Direct marketers are leading the charge in social advertising just as they did in the early days of online. "But in order to really monetize platforms, you need brand advertisers. That's where the money is you know, the CPGs (consumer packaged goods) and the automotives of the world," says Lieb.

"People tend to go on Facebook and mobile platforms the way that people use mobile a lot, which is kind of as a time-waster. You use mobile when you're in line, when you're commuting, when you're waiting for something. It's not what we all use when we're sitting at our desks doing our jobs," she says. "So it's about not being interruptive, it's about being informative and interesting. It's really a dimension of content marketing, which is the marketing of attraction much more so than it is the marketing of interruption."

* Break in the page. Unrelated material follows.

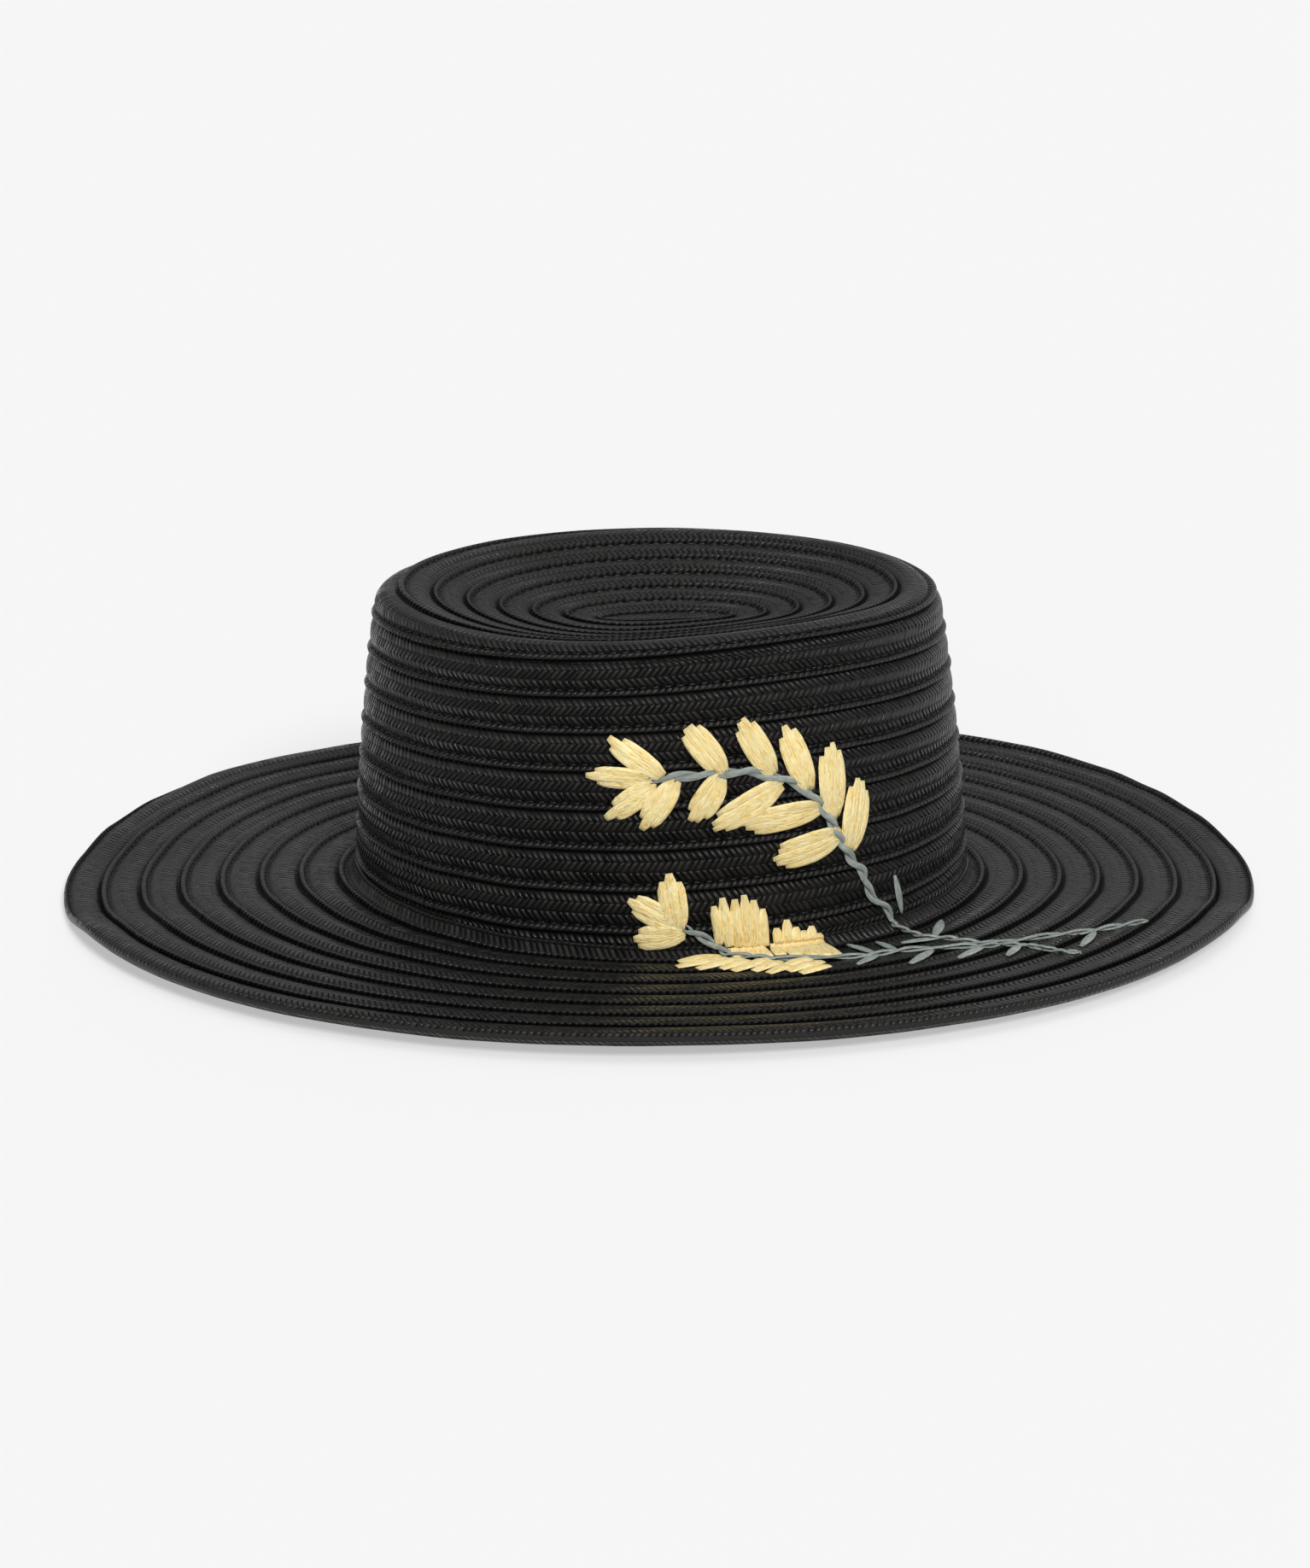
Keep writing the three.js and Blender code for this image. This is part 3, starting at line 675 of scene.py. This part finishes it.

Shifting dollars from online or traditional advertising to mobile has taken longer than most expected, says Albright. But the money is flowing now and it will continue to grow as the makeup of advertisers gets more diverse, he says.

Although it's taken Facebook longer than Twitter to earn the majority of its revenue from mobile ads, the company is leading the market by a commanding margin. Facebook's total advertising revenue increased 67 percent year-over-year to $2.68 billion in the last quarter. Mobile advertising comprised 62 percent of that stream.

Meanwhile, Twitter generated 81 percent of its $277 million in advertising revenue from mobile ads in the last quarter. Its advertising revenue jumped 129 percent from the year ago period while ad revenue per thousand timeline views doubled over the same period to $1.60.